When to drink water and how much of it? There’s no one-size-fits-all recommendation but you can find out what works best for you.
We take it for granted because it’s on tap, but the origin of our water is from outer space! It’s the most-abundant element in our bodies and is used to regulate temperature, perspiration and urination, and blood pressure, for example. But proper hydration is not simply about the volume of water we drink; the regulation of fluid in our bodies is much more sophisticated. It involves the homeostatic regulation of total body fluid volume, composition and distribution. Homeostasis refers to the body’s different systems being in equilibrium.
So how much should you drink everyday so it stays that way? This generally depends on your:
● individual physiology
● what activity you’re doing (running a marathon or a round of golf?)
● how vigorously you’re doing it
● whether you’re doing it indoors or outdoors
● the climate where you live, and
● today’s weather
Bear in mind we also ingest water through eating; some 20 percent of daily fluid intake is estimated to be from food.

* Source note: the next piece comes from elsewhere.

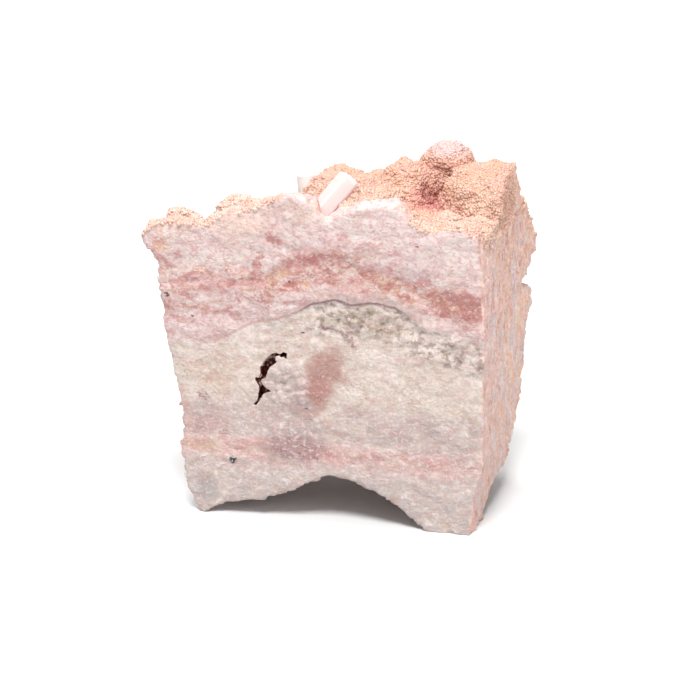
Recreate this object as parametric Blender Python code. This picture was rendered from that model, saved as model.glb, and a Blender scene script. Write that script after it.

Should you drink eight glasses of water a day? Not necessarily. This advice that has taken over the internet is not backed up by scientific research. It all depends on the factors above.
Drink when you’re thirsty. It’s your body’s signal to you to help it regulate its fluid balance. But don’t drink continuously throughout your workout or your body will be forced to keep readjusting itself to maintain homeostasis. You’ll know this is happening when you feel bloated or uncomfortable.

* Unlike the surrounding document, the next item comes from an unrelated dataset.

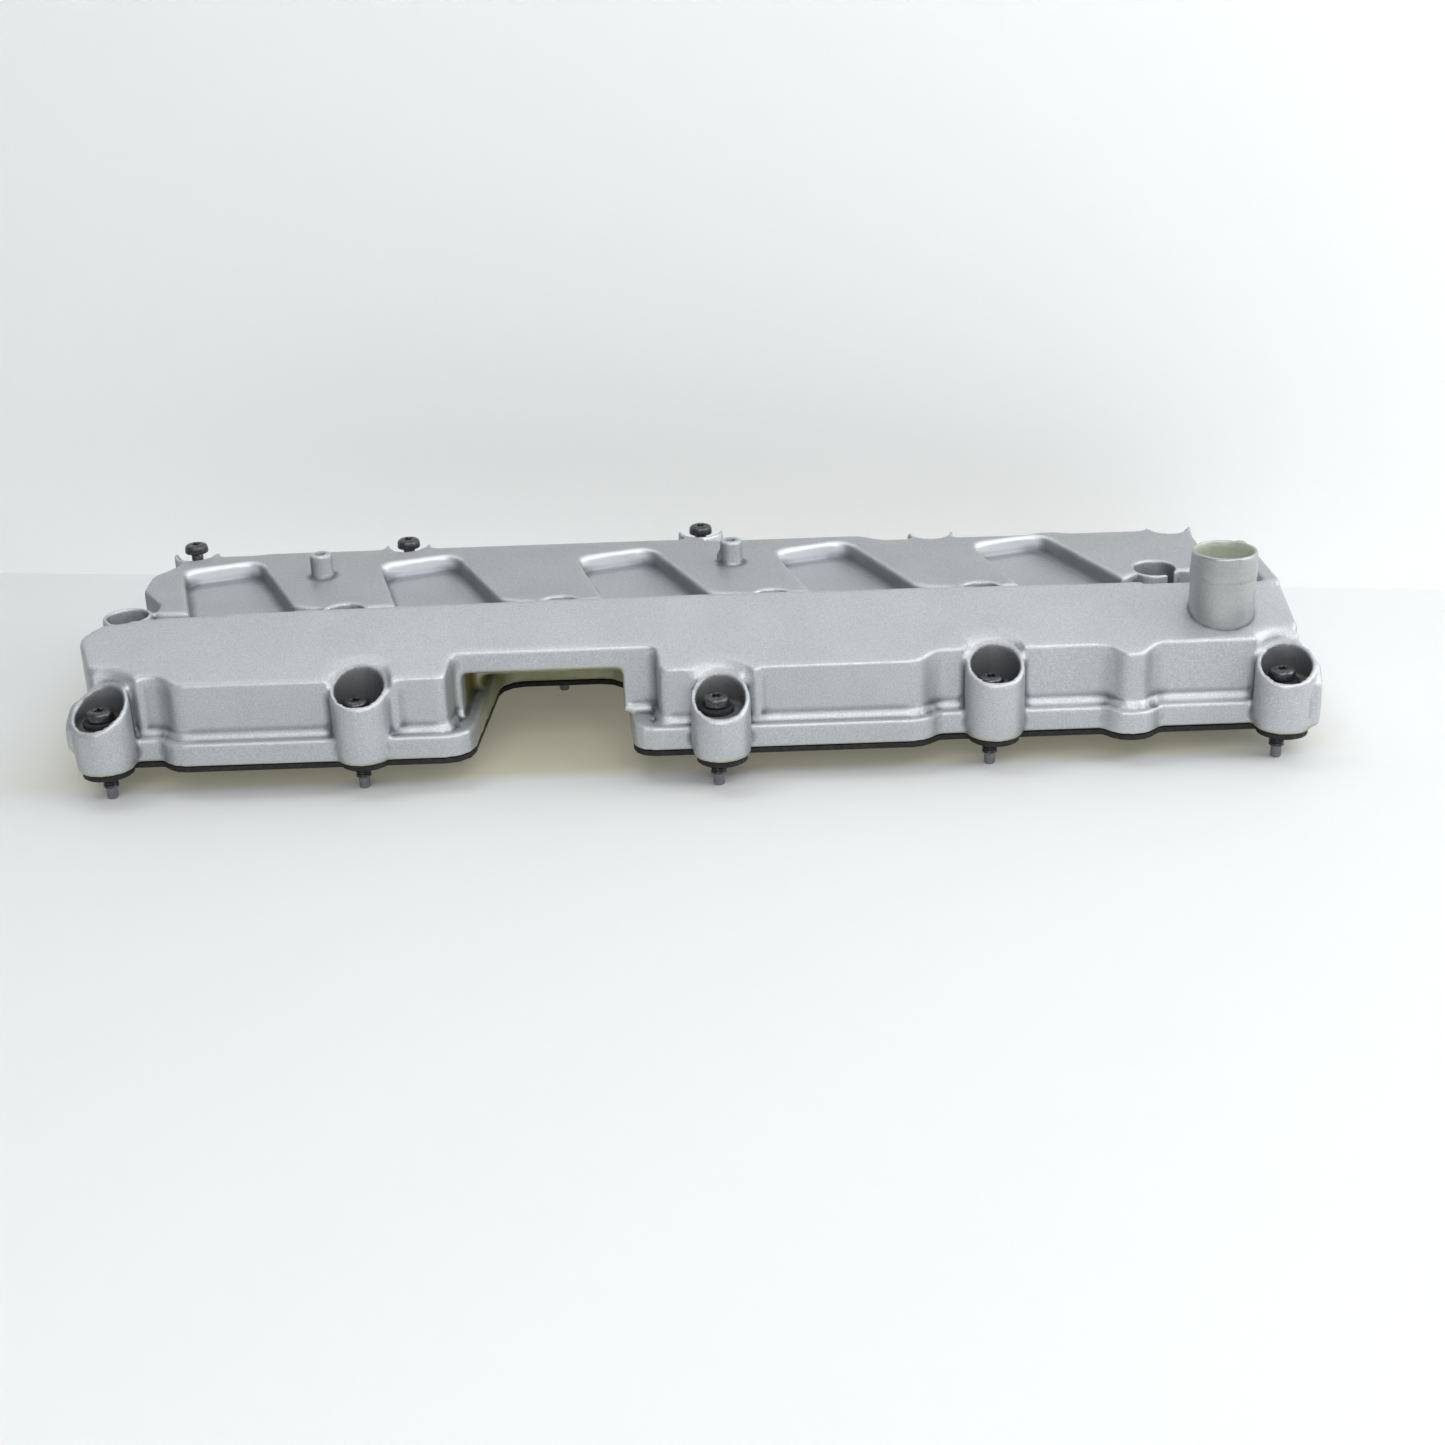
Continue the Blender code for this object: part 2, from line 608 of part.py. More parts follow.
def build_baffle(steel):
    """Sheet-metal floor of the oil-separator chamber."""
    x0, x1, y0, y1 = BAFFLE_BOX
    plate = prism('baffle_plate', [(x0, y0, 3), (x1, y0, 3), (x1, y1, 3), (x0, y1, 3)],
                  BAFFLE_Z, BAFFLE_Z + BAFFLE_T)
    holes = [column('hole', xy, 2.2, BAFFLE_Z - 2, BAFFLE_Z + 5, SMALL_SEGMENTS) for xy in BAFFLE_SCREWS]
    slots = []
    for x in (45.0, 67.0, 89.0, 135.0, 157.0, 179.0):
        slots.append(prism('slot', [(x - 7, -54.5, 2), (x + 7, -54.5, 2), (x + 7, -50.5, 2),
                                    (x - 7, -50.5, 2)], BAFFLE_Z - 2, BAFFLE_Z + 5))
    cut(plate, join('openings', holes + slots))
    weld(plate)
    finish(plate, steel)
    for k, (x, y) in enumerate(BAFFLE_SCREWS):
        head_z = BAFFLE_Z - GAP
        profile = [(0, head_z + 6.5), (1.5, head_z + 6.5), (1.5, head_z), (3.4, head_z),
                   (3.0, head_z - 2.2), (0, head_z - 2.4)]
        screw = turned('baffle_screw_%d' % (k + 1), profile)
        screw.location = (x * MM, y * MM, 0)
        finish(screw, steel)


# ---- bolts ------------------------------------------------------------------
def bolt_mesh(steel, length):
    """M6 pan-head bolt with a socket, a neck and a dog point; z = 0 under its head."""
    thread_end = DOG_L - length
    profile = [(0, 1.2), (1.9, 1.4), (2.3, 3.8), (4.2, 3.8), (5.2, 2.4), (5.2, 0), (NECK_R, 0),
               (NECK_R, -NECK_L), (3.0, -NECK_L - 0.8), (3.0, thread_end),
               (2.1, thread_end - 0.7), (2.1, 0.4 - length), (1.7, -length), (0, -length)]
    bolt = finish(turned('bolt', profile), steel)
    mesh = bolt.data
    bpy.data.objects.remove(bolt)
    return mesh


def sleeve_mesh(steel):
    """Tube round the neck of a bolt; z = 0 under the bolt's head."""
    profile = [(SLEEVE_BORE_R, -GAP - SLEEVE_L), (SLEEVE_BORE_R, -GAP), (SLEEVE_R, -GAP),
               (SLEEVE_R, -GAP - SLEEVE_L)]
    sleeve = finish(turned('sleeve', profile, closed=True), steel)
    mesh = sleeve.data
    bpy.data.objects.remove(sleeve)
    return mesh


def grommet_mesh(rubber):
    """Flanged rubber bush that sits in the well's floor."""
    profile = [(3.6, -SEAT_Z + 0.8), (3.6, GROMMET_T), (6.8, GROMMET_T), (6.8, GAP), (4.4, GAP),
               (4.4, -SEAT_Z + 0.8)]
    grommet = finish(turned('grommet', profile, closed=True), rubber)
    mesh = grommet.data
    bpy.data.objects.remove(grommet)
    return mesh


def place(name, mesh, location, parent=None):
    obj = bpy.data.objects.new(name, mesh)
    bpy.context.scene.collection.objects.link(obj)
    obj.location = location
    obj.parent = parent
    return obj


def bolt_lift(name):
    """How far a bolt rests above its seat."""
    row, number = name.split('_')
    return REAR_LIFTED.get(int(number), 0.0) if row == 'rear' else 0.0


def build_bolts(black_steel, rubber):
    """Grommet, sleeve and bolt for every well."""
    bolt = bolt_mesh(black_steel, BOLT_L)
    short_bolt = bolt_mesh(black_steel, MID_BOLT_L)
    sleeve = sleeve_mesh(black_steel)
    grommet = grommet_mesh(rubber)
    for name, (x, y) in bolt_places():
        place('grommet_' + name, grommet, Vector((x, y, SEAT_Z)) * MM)
        lift = bolt_lift(name)
        slide = bpy.data.objects.new('slide_' + name, None)
        bpy.context.scene.collection.objects.link(slide)
        slide.location = Vector((x, y, SEAT_Z + GROMMET_T + GAP + lift)) * MM
        place('sleeve_' + name, sleeve, (0, 0, 0), slide)
        place('bolt_' + name, short_bolt if name.startswith('mid') else bolt, (0, 0, 0), slide)


def main():
    for obj in list(bpy.data.objects):
        bpy.data.objects.remove(obj)
    paint = material('silver_powder_coat', (0.44, 0.47, 0.49), 0.5, 0.35)
    machined = material('machined_spout', (0.50, 0.50, 0.48), 0.4, 0.5)
    rubber = material('black_rubber', (0.02, 0.02, 0.02), 0.8, 0.0)
    black_steel = material('black_steel', (0.05, 0.05, 0.055), 0.4, 0.8)
    zinc = material('zinc_sheet', (0.55, 0.56, 0.55), 0.4, 0.9)
    build_casting(paint)
    build_gasket(rubber)
    build_spout(machined)
    build_baffle(zinc)
    build_bolts(black_steel, rubber)
    for obj in bpy.data.objects:
        if obj.parent is None:
            obj.location -= Vector(ORIGIN) * MM


main()
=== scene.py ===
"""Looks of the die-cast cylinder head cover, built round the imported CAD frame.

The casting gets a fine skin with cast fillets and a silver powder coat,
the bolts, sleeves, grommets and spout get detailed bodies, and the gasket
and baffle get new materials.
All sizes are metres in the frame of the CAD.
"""

import math

import bmesh
import bpy
import numpy as np
from mathutils import Matrix, Vector
from mathutils.bvhtree import BVHTree


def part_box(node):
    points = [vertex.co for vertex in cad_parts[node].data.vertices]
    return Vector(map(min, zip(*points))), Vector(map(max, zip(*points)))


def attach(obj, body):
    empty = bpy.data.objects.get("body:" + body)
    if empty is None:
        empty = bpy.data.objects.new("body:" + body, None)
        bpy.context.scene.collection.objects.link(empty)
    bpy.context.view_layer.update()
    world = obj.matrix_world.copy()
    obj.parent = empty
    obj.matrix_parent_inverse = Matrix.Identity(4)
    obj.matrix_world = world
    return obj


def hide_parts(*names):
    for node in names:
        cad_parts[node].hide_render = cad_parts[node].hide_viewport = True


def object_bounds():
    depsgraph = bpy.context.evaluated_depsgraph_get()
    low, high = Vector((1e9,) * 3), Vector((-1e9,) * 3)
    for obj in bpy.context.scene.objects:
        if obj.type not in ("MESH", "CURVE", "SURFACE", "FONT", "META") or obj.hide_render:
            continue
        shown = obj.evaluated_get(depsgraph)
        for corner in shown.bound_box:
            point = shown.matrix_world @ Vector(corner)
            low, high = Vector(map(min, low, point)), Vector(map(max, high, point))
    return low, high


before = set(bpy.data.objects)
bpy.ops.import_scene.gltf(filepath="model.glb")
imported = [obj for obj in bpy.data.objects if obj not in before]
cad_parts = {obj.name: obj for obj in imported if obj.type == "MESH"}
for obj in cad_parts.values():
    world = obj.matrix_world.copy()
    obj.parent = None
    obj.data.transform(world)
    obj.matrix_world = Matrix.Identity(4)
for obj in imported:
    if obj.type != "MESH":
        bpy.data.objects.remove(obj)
CAD_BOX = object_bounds()

MM = 0.001
FACE_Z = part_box("cover_casting")[0].z       # sealing face of the casting
FLOOR_Z = CAD_BOX[0].z - 0.05 * MM          # the cover stands on its bolts


def centre(node):
    low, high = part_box(node)
    return (low + high) / 2


MIDDLE = centre("bolt_mid_3")
# the casting was designed from this point: bore plane of the middle cylinder, row of middle bolts
DATUM = Vector((MIDDLE.x + 43.5 * MM, MIDDLE.y - 5.2 * MM, FACE_Z))

BOLT_NAMES = sorted(n[len("bolt_"):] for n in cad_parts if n.startswith("bolt_"))
SCREW_BOSSES = [(DATUM.x - 150.0 * MM, DATUM.y + 48.0 * MM), (DATUM.x + 30.0 * MM, DATUM.y + 47.6 * MM)]
WELL_SHIFT = 1.6 * MM               # front wells 2 to 5 are this much off their bolts
WELL_FLARE = 1.045                  # the cast wells are a little wider than drawn
WELL_R = 11.0 * MM
FRONT_BORE_R = 9.7 * MM
OTHER_BORE_R = 8.5 * MM
SCREW_HOLE_R = 2.2 * MM


# ---- small helpers ----------------------------------------------------------
def new_object(name, bm, materials):
    mesh = bpy.data.meshes.new(name)
    bm.to_mesh(mesh)
    bm.free()
    obj = bpy.data.objects.new(name, mesh)
    bpy.context.scene.collection.objects.link(obj)
    for material in materials:
        mesh.materials.append(material)
    return obj


def shade(obj, angle=35.0):
    obj.data.shade_smooth()
    obj.data.set_sharp_from_angle(angle=math.radians(angle))


def use(piece, node, body):
    """The piece stands for a CAD node and rides on its body."""
    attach(piece, body)
    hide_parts(node)


def apply_modifiers(obj):
    graph = bpy.context.evaluated_depsgraph_get()
    mesh = bpy.data.meshes.new_from_object(obj.evaluated_get(graph))
    obj.modifiers.clear()
    obj.data = mesh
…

Working out outdoors under the sun?
That said, it’s important to ensure you’re comfortably hydrated before you start your workout, especially outdoors during a hot day. Be aware that it can be cloudy and still dehydrating out there, but you might not realise this, such as when you’re swimming. In such conditions, make sure to drink after your workout as well, until you begin to feel less thirsty.
Do so calmly. Observe that professional athletes take only occasional breaks for water, and then they do not glug it down. Don’t drink in the middle of active play or workouts. (Marathons are something else; see below.)
Signs of dehydration
The symptoms of mild dehydration are fatigue, dizziness, and mild disorientation. They usually cause a little discomfort, but are resolved by rest and drinking water. Severe dehydration is of course a medical emergency, but is unlikely to happen in an air-conditioned gym under the supervision of qualified trainers. Running outdoors in the midday sun in the city? Don’t do it.
What happens if you drink too much water?
It dilutes electrolytes in your blood, such as sodium which helps balance the amount of fluids inside and outside of cells via osmotic pressure (the exchange of minerals between fluids). If sodium levels drop from excess water intake, your cells will swell from absorbing more water. When this happens to brain cells, pressure can build up inside the skull, leading to headache, nausea, vomiting and cramping, which can be misinterpreted as symptoms of dehydration. Marathon runners have been known to overcompensate for dehydration, especially if they drink a large volume within a short time. Because our kidneys cannot excrete more than a liter per hour, it is thought that we should not drink beyond this amount in this duration.
Takeaway: What’s the ambient temperature like where you’re working out? Be aware of this but otherwise, just drink when thirsty. Don’t overrule your body’s thirst signals with theory and unproven recommendations that lead to neuroses. Enjoy your workout!